Представим себе гипотетическую параллель в истории нашего собственного общества. Нарисуем картину последствий войны[2], где и Великобритания, и континентальная Европа разрушены до основания, так что в колыбели западной цивилизации — ее европейском доме, пришедшем в упадок, — уже ничего никогда происходить не будет. Эта гипотетическая картина Европы перед концом XX века соответствует реальной картине истории Греции последнего века до нашей эры. Теперь предположим, что «англосаксонской» ветви западной цивилизации удалось каким-то образом выжить — искалеченной, чахлой, одичавшей — в заморских англоязычных странах. Далее нарисуем мысленно картину того, как американцы и австралийцы пытаются спасти остатки европейского культурного наследия, в особенности сохранить чистоту английской речи и английского литературного стиля. Что они сделают в такой ситуации? Они декретируют, что единственный «классический» вариант английского языка — это язык Шекспира и Мильтона; они будут преподавать лишь этот вариант языка в своих школах и писать только на нем — или, вернее, на том, что они СЧИТАЮТ языком Шекспира и Мильтона, — в своих газетах и журналах.
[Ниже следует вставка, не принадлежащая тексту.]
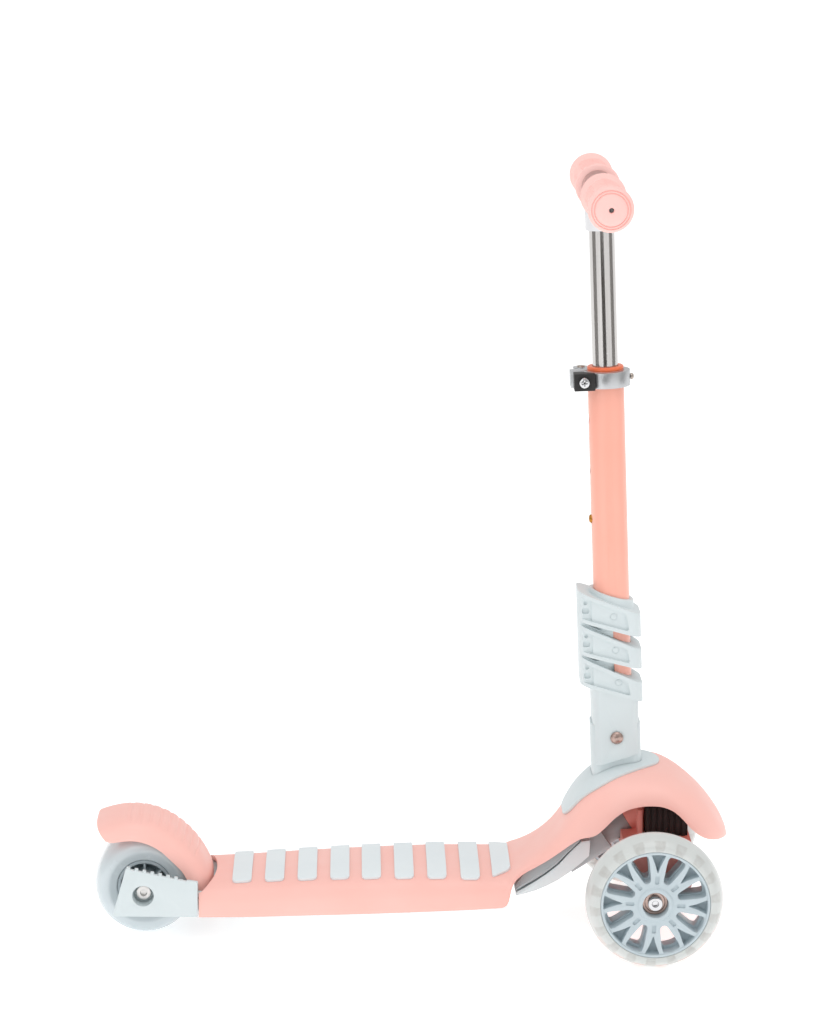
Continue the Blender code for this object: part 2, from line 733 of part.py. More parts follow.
def bearing(name, x, z, y_low):
    ring = tube(BEARING_RADIUS, BEARING_BORE, 0.0, BEARING_WIDTH, "Y")
    place(name, ring, STEEL, (x, y_low, z))


bearing("rear_bearing_left", REAR_AXLE_X, REAR_RADIUS, 21.3)
bearing("rear_bearing_right", REAR_AXLE_X, REAR_RADIUS, -21.3 - BEARING_WIDTH)

# brake fender, a channel bent round the rear wheel and hinged at its front end
rings = []
for angle, crown, skirt in FENDER_STATIONS:
    around = math.radians(angle)
    ring = arch_ring(FENDER_HALF, crown - skirt, FENDER_WALL, 3.0, 10)
    rings.append(
        [
            (
                REAR_AXLE_X + (skirt + up) * math.cos(around),
                across,
                REAR_RADIUS + (skirt + up) * math.sin(around),
            )
            for across, up in ring
        ]
    )
fender = loft(rings)
bmesh.ops.translate(fender, verts=fender.verts, vec=(-PIN_X, 0.0, -PIN_Z))
fender = place("brake_fender", fender, PINK, (PIN_X, 0.0, PIN_Z), smooth=True)
boolean(fender, pin_hole)
place("brake_pin", rod(PIN_RADIUS, -PIN_HALF_LENGTH, PIN_HALF_LENGTH, "Y", 24), STEEL, (PIN_X, 0.0, PIN_Z))

SPRING_COIL = 3.6
SPRING_WIRE = 0.6
SPRING_TURNS = 4
SPRING_STEPS = 8
SPRING_SIDES = 4
SPRING_HALF = 9.0


def coil(radius, wire, turns, half, steps, sides):
    """A round wire wound about the Y axis."""
    rings = []
    for step in range(turns * steps + 1):
        around = 2.0 * math.pi * step / steps
        y = half * (2.0 * step / (turns * steps) - 1.0)
        ring = []
        for side in range(sides):
            tilt = 2.0 * math.pi * side / sides
            reach = radius + wire * math.cos(tilt)
            ring.append((reach * math.cos(around), y + wire * math.sin(tilt), reach * math.sin(around)))
        rings.append(ring)
    return loft(rings)


place(
    "brake_spring",
    coil(SPRING_COIL, SPRING_WIRE, SPRING_TURNS, SPRING_HALF, SPRING_STEPS, SPRING_SIDES),
    STEEL,
    (PIN_X, 0.0, PIN_Z),
)

# ---- front wheels ----------------------------------------
WHEEL_SEGMENTS = 32
WINDOW = ((19.5, 0.0), (23.0, 4.6), (32.0, 8.0), (39.5, 6.6), (41.2, 0.0), (39.5, -6.6), (32.0, -8.0), (23.0, -4.6))
TYRE_PROFILE = [
    (FRONT_HUB_RADIUS + GAP, -17.2),
    (50.5, -17.6),
    (54.6, -14.6),
    (58.3, -8.6),
    (FRONT_RADIUS, 0.0),
    (58.3, 8.6),
    (54.6, 14.6),
    (50.5, 17.6),
    (FRONT_HUB_RADIUS + GAP, 17.2),
    (FRONT_HUB_RADIUS + GAP, 11.4),
    (53.5, 11.4),
    (53.5, -11.4),
    (FRONT_HUB_RADIUS + GAP, -11.4),
]
HUB_SEAT = BEARING_RADIUS + GAP
BEARING_OFFSET = 2.0
HUB_PROFILE = [
    (5.2, -1.7),
    (5.2, 1.7),
    (HUB_SEAT, 1.7),
    (HUB_SEAT, FRONT_HALF_WIDTH),
    (15.0, FRONT_HALF_WIDTH),
    (16.0, 13.0),
    (42.5, 13.0),
    (43.2, 17.4),
    (FRONT_HUB_RADIUS, 17.4),
    (FRONT_HUB_RADIUS, -17.4),
    (43.2, -17.4),
    (42.5, -13.0),
    (16.0, -13.0),
    (15.0, -FRONT_HALF_WIDTH),
    (HUB_SEAT, -FRONT_HALF_WIDTH),
    (HUB_SEAT, -1.7),
]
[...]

И поскольку жизнь станет достаточно тяжелой и жестокой, а книжный рынок сильно сузится, они позволят всей английской литературе промежуточного периода — от Драйдена до Мэнсфилда включительно — просто исчезнуть[3].

1

См.: Murrey G. G. Greek Studies (Оксфорд, «Клареидон пресс», 1946) — «Введение в курс греческой литературы». Эта работа проф. Мэррея изначально была прочитана студентам Оксфордского университета как лекция в «подготовительном» курсе перед курсом «Literae Humaniores». Лекция, лежащая в основе данной статьи, была следующей за лекцией проф. Мэррея.

2

Лекция, на которой основана эта статья, была прочитана в период между войнами (1918–1939).

3

В тот момент, когда писались эти строки, автор не мог предположить, что доживет до времени, когда его умозрительная фантазия частично сбудется.